═════ Dataset section ═════

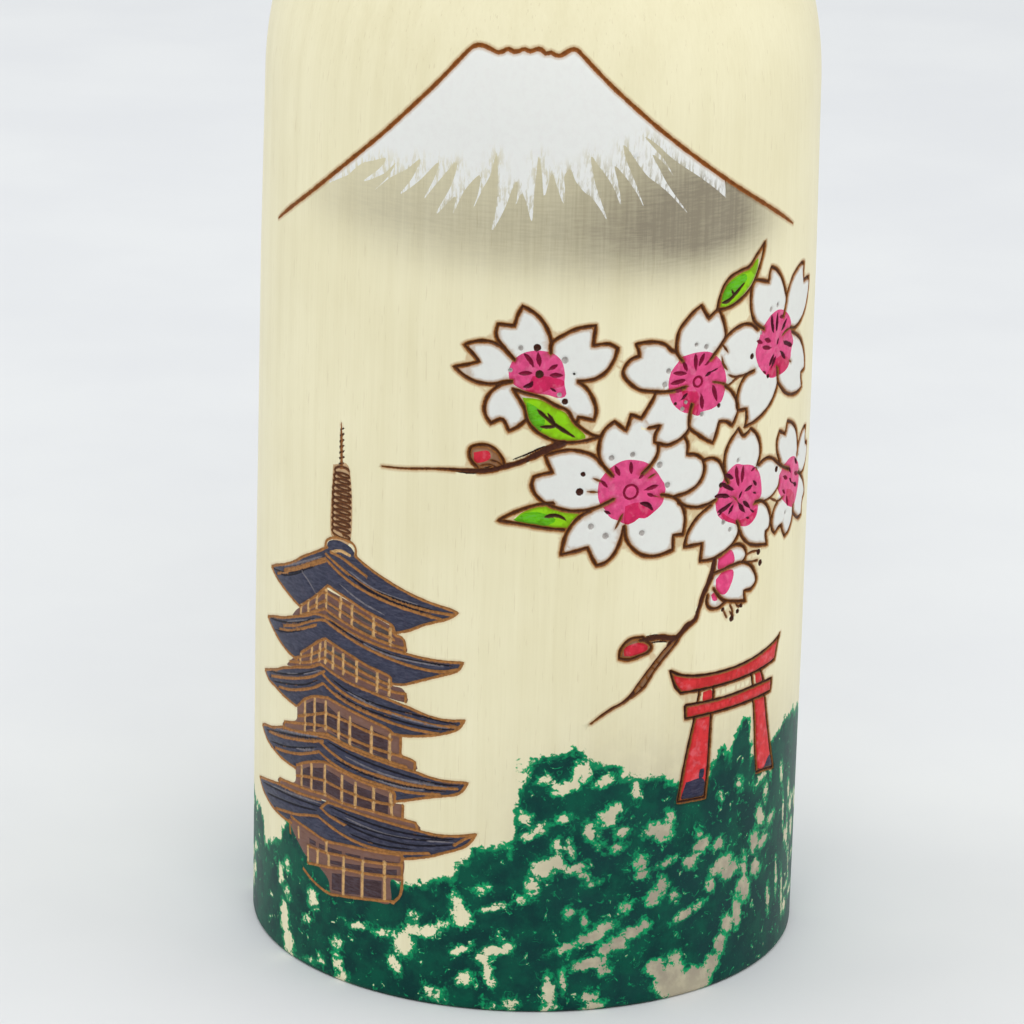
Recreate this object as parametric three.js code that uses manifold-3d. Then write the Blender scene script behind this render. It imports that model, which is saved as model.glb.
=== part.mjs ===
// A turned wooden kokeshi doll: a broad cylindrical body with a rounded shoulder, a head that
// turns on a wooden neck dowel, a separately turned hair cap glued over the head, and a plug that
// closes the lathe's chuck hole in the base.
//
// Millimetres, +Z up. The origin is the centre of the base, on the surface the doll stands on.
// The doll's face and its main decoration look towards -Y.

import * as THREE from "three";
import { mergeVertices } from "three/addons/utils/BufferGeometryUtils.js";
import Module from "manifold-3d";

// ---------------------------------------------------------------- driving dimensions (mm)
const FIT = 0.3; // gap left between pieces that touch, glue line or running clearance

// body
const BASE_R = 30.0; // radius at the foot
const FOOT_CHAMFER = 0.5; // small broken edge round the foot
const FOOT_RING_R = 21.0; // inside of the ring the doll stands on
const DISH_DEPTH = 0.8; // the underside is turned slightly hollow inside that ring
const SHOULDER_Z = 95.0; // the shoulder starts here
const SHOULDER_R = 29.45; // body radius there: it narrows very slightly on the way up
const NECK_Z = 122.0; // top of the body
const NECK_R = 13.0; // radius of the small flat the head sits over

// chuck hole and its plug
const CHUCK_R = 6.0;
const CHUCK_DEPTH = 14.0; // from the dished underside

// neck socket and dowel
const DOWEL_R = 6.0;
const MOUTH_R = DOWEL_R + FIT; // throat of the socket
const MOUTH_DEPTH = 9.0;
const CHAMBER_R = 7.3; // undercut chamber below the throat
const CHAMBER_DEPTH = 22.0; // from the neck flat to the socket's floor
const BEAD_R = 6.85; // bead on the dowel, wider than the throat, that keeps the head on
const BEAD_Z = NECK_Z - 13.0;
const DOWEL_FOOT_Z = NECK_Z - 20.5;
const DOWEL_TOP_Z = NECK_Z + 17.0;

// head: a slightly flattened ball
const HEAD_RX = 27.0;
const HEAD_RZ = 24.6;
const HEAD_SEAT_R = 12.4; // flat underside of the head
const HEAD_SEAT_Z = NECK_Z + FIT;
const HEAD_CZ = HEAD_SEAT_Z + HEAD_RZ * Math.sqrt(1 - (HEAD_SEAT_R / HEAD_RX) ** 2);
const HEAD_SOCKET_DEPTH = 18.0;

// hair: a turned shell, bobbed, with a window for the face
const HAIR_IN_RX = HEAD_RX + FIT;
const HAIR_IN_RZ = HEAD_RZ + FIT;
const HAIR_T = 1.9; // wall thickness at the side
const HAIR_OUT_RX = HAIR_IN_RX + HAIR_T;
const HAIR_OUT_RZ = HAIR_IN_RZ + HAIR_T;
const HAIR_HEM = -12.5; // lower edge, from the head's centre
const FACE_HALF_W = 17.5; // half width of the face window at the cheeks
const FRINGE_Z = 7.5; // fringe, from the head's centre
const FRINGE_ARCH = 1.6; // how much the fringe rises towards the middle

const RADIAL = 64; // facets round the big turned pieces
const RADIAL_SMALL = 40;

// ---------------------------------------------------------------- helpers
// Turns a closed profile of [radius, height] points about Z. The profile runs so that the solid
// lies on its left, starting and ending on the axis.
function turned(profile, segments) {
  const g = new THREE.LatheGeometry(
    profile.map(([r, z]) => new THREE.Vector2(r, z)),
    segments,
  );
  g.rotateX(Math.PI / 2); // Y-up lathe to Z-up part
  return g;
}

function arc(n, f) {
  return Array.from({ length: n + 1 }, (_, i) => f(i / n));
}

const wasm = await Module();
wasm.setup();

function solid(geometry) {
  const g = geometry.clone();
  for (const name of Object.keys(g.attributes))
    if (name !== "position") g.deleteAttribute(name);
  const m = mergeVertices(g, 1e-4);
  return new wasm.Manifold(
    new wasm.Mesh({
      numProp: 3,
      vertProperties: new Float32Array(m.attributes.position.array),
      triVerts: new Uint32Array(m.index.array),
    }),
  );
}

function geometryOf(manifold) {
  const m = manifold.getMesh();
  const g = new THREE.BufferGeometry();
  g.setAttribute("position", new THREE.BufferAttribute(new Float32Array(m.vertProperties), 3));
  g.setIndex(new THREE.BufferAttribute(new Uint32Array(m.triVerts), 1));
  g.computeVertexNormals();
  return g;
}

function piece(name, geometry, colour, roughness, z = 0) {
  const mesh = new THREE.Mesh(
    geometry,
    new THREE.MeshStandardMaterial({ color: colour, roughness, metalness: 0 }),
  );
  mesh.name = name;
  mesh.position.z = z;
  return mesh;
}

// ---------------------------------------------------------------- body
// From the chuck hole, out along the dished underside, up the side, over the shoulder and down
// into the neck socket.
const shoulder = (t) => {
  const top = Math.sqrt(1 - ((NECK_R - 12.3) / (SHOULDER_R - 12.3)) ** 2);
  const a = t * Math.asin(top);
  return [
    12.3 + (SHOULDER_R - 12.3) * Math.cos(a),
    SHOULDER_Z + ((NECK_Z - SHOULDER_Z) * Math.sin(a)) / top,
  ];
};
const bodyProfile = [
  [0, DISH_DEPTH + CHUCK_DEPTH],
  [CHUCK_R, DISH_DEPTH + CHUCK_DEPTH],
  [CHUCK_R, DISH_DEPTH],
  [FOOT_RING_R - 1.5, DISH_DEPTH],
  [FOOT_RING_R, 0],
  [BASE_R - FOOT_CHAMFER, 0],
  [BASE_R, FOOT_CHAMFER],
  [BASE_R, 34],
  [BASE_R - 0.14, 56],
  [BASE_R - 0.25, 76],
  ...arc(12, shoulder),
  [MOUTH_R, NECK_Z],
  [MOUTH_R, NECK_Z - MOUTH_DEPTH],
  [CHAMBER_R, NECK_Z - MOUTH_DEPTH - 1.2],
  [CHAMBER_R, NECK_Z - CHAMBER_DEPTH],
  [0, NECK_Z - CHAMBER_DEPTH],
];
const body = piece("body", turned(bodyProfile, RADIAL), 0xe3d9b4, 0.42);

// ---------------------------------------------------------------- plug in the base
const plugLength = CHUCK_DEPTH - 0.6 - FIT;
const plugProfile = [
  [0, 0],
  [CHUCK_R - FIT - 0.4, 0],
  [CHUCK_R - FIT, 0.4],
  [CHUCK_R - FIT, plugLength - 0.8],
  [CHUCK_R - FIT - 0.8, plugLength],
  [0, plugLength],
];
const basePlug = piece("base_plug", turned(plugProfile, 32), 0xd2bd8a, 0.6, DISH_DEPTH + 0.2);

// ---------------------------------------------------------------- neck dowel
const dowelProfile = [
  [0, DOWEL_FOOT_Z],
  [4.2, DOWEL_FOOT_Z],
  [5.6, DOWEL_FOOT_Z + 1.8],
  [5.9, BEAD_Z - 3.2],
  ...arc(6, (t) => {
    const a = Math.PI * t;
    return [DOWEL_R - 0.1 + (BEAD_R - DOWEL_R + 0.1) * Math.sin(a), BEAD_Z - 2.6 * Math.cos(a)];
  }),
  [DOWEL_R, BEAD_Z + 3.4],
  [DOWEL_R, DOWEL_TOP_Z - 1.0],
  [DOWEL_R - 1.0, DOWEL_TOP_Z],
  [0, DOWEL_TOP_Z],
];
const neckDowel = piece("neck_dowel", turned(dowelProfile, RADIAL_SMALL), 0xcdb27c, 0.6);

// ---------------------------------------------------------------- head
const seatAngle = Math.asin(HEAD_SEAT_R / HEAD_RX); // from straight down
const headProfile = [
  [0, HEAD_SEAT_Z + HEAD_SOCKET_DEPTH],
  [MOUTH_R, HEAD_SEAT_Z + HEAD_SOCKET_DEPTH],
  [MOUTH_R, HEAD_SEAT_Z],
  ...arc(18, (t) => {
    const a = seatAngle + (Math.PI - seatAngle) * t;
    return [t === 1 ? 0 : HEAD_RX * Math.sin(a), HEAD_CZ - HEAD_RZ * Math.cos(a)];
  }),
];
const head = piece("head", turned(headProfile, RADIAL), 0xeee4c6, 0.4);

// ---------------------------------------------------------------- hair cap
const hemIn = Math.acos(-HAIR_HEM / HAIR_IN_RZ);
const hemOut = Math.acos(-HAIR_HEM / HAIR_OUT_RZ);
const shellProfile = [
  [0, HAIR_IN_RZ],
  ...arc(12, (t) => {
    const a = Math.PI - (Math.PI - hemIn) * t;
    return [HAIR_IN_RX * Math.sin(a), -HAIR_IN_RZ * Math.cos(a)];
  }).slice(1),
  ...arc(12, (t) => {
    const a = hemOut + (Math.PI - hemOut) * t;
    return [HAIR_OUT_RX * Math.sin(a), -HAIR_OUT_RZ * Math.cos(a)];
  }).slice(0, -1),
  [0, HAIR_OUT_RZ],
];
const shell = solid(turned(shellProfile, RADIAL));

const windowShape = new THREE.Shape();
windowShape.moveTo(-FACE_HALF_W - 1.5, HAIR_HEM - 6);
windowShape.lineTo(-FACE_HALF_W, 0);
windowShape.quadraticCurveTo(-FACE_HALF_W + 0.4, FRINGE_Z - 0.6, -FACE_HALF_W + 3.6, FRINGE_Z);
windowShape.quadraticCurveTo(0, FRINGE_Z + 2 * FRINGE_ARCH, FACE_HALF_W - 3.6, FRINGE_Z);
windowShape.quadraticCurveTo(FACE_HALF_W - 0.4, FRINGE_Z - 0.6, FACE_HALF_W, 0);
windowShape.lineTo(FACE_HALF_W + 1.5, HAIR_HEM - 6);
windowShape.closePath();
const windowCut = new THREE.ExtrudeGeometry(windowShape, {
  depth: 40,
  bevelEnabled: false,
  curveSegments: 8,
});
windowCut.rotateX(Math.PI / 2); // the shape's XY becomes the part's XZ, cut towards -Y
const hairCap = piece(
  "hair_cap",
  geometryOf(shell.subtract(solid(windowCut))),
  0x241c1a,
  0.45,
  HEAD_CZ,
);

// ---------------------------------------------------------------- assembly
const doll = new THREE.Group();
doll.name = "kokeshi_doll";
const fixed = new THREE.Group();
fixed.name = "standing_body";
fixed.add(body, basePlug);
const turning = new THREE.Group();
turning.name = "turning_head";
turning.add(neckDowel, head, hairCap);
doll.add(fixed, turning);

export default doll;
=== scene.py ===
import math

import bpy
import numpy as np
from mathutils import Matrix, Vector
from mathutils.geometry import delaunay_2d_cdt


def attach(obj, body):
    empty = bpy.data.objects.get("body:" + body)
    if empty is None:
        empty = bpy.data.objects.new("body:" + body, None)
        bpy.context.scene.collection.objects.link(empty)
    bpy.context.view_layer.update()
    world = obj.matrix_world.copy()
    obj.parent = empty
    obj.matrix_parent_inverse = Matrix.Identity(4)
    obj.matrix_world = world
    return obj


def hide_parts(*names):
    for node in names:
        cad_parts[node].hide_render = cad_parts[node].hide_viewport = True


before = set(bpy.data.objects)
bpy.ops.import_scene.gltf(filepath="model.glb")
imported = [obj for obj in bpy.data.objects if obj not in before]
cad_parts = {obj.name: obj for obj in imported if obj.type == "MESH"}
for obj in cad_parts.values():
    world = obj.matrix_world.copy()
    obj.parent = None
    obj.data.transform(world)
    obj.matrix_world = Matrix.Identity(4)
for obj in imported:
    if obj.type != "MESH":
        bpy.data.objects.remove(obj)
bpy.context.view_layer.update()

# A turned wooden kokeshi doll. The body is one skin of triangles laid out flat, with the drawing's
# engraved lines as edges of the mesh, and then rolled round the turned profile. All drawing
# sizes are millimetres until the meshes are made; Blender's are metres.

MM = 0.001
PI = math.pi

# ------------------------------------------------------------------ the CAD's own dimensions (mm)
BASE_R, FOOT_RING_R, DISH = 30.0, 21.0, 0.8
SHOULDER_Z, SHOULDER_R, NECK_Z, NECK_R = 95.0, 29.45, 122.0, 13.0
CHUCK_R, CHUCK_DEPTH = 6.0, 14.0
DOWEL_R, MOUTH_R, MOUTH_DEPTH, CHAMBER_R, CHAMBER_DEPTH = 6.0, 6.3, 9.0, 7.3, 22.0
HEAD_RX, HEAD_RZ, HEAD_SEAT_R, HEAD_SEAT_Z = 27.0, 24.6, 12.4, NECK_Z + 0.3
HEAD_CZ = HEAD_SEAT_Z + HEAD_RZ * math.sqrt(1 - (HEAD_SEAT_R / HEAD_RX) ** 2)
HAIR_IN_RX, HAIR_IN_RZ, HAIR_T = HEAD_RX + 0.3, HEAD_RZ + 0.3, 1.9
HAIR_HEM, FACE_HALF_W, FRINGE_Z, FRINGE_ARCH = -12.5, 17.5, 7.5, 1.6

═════

Using the data above, transcribe the lines that run from the line with "const windowCut = new" to the line with "cad_parts[node].hide_render = cad_parts[node].hide_viewport", both ends kept, and output nothing else.

const windowCut = new THREE.ExtrudeGeometry(windowShape, {
  depth: 40,
  bevelEnabled: false,
  curveSegments: 8,
});
windowCut.rotateX(Math.PI / 2); // the shape's XY becomes the part's XZ, cut towards -Y
const hairCap = piece(
  "hair_cap",
  geometryOf(shell.subtract(solid(windowCut))),
  0x241c1a,
  0.45,
  HEAD_CZ,
);

// ---------------------------------------------------------------- assembly
const doll = new THREE.Group();
doll.name = "kokeshi_doll";
const fixed = new THREE.Group();
fixed.name = "standing_body";
fixed.add(body, basePlug);
const turning = new THREE.Group();
turning.name = "turning_head";
turning.add(neckDowel, head, hairCap);
doll.add(fixed, turning);

export default doll;
=== scene.py ===
import math

import bpy
import numpy as np
from mathutils import Matrix, Vector
from mathutils.geometry import delaunay_2d_cdt


def attach(obj, body):
    empty = bpy.data.objects.get("body:" + body)
    if empty is None:
        empty = bpy.data.objects.new("body:" + body, None)
        bpy.context.scene.collection.objects.link(empty)
    bpy.context.view_layer.update()
    world = obj.matrix_world.copy()
    obj.parent = empty
    obj.matrix_parent_inverse = Matrix.Identity(4)
    obj.matrix_world = world
    return obj


def hide_parts(*names):
    for node in names:
        cad_parts[node].hide_render = cad_parts[node].hide_viewport = True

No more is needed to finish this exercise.